Step up your Sonic Branding
„Step up your sonic branding“ versammelte vier Jingle-Produzenten auf einer Bühne, Lee Prince (Prolark Media) hat moderiert. Tom Van der Biest von Brandy meinte: „Talking about music is like dancing about architecture“. Sonic Branding steht in seiner Arbeit auf den beiden Säulen Identität und Funktion. Marc Vickers beschrieb das Jingle-Komponieren als das Übersetzen von Gefühlen und oftmals auch das Komprimieren eines Popsongs. Thomas Giger von PURE Jingles betonte, wie wichtig es ist, Jingles an die Umgebung anzupassen: superkurz auf tiktok, kurz bei YouTube, und auch abseits klassischer Publikumsmedien, z.B. im Flugzeug oder in der Telefonwarteschleife.
The World’s Top 5 creative exercises – Wade Kingsley
Wade Kingsley aka The Creative Coach brachte – in Jogginghosen und Neon-Laufschuhen – seine Top-5-Kreativitätsübungen mit zu den Radiodays. Und zwar:
0. Aufwärmen! Aka „curiosity cardio“. Eine einfache Frage stellen reicht, z.B. Was hast du heute gefrühstückt?
5. „Brain Stretch“ nach Bruce Springsteen, denn einen *spark* braucht es immer: Einfach 10 Wörter aufschreiben, die mit der eigenen Fragestellung zu tun haben.
4. „Idea Lift“, also „What would ___ do?“, z.B. Madonna oder Apple.
3. „Quick Draw“. Inspiriert von Walt Disney einfach dahinkritzeln, dazu lagen Business-Märchen-mäßig Servietten und Sharpies bereit. Ich war ein bisschen im Meta-Moment gefangen, mit dem iPad in der Hand hatte ich ja schon die ganze Zeit über die Session mitgekritzelt…
2. „The eyelid pulldown“, oder schlicht gesagt: Augen zu! Eine Teilnehmerin stellte sich sogleich einen Berggipfel vor, von dem sie Tüten voller Glück über den Landstrich verteilte, so wie das ihr Podcast hoffentlich auch machen würde.

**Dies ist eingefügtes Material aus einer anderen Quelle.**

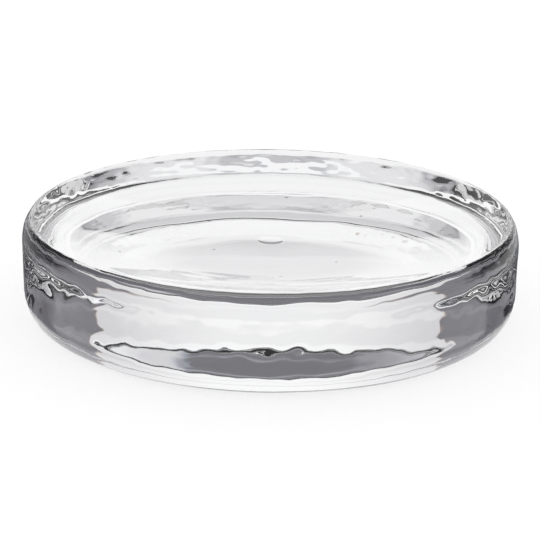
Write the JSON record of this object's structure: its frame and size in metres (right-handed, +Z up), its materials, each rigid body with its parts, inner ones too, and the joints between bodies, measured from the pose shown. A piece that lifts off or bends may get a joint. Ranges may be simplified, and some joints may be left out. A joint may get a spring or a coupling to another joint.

1. Crossfit! Aber nicht das anstrengende mit dem Krafttraining, sondern das von David Bowie: 10 random Wörter zusammenschreiben (die Radiodays-Crowd schlug u.a. „Brezen“ und „Bier“ vor, Bayernklischees galore!) und dann mit den 10 Wörtern vom Anfang kombinieren. Tadaaa: Viele neue Ideen.
Das, was mir weit mehr in Erinnerung bleiben wird als die fünf Kreativitätsmethoden ist Wade Kingsley‘s Präsentationsstil. Er ist ein außerordentlich guter Workshop-Leiter, er hat die Teilnehmenden in jedem Schritt eingebunden und enorm zackig und strukturiert (hilfreich beim Sketchnoten!) durch sein Programm geführt. An den Details zwischendrin – ein Pfeiferl für die Aufmerksamkeit nach dem angeregten Gemurmel in der „Aufwärmübung“ oder eben die Servietten zum Ideenkritzeln – fällt auf, *wie* durchdacht diese Session war.
Engaging Audio Audiences with Audiobooks – Andrea Zuska (RTL), Constance Parpoil (Storytel), Sarah Toporoff
Die für mich letzte Session vor Abreise war nochmal richtig interessant: „Engaging Audio Audiences with Audiobooks“, gehostet von Sarah Toporoff. Andrea Zuska von RTL+ und Constance Parpoil von Storytel erzählten von ihren jeweiligen Geschäftsmodellen (freemium vs. Paid unlimited subscription), davon, wie Podcast- und Hörbuch-Publikum immer näher zusammenrücken und dass Hörbücher heute oft mehr sind als ein vorgelesenes Buch. Mit mehreren Erzählstimmen, Soundeffekten und episodischer Struktur verschwimmen die Grenzen zum Hörspiel immer mehr.
tl;dr: Das Programm der Radiodays Europe war sehr interessant, ich freue mich sehr, dabei gewesen zu sein!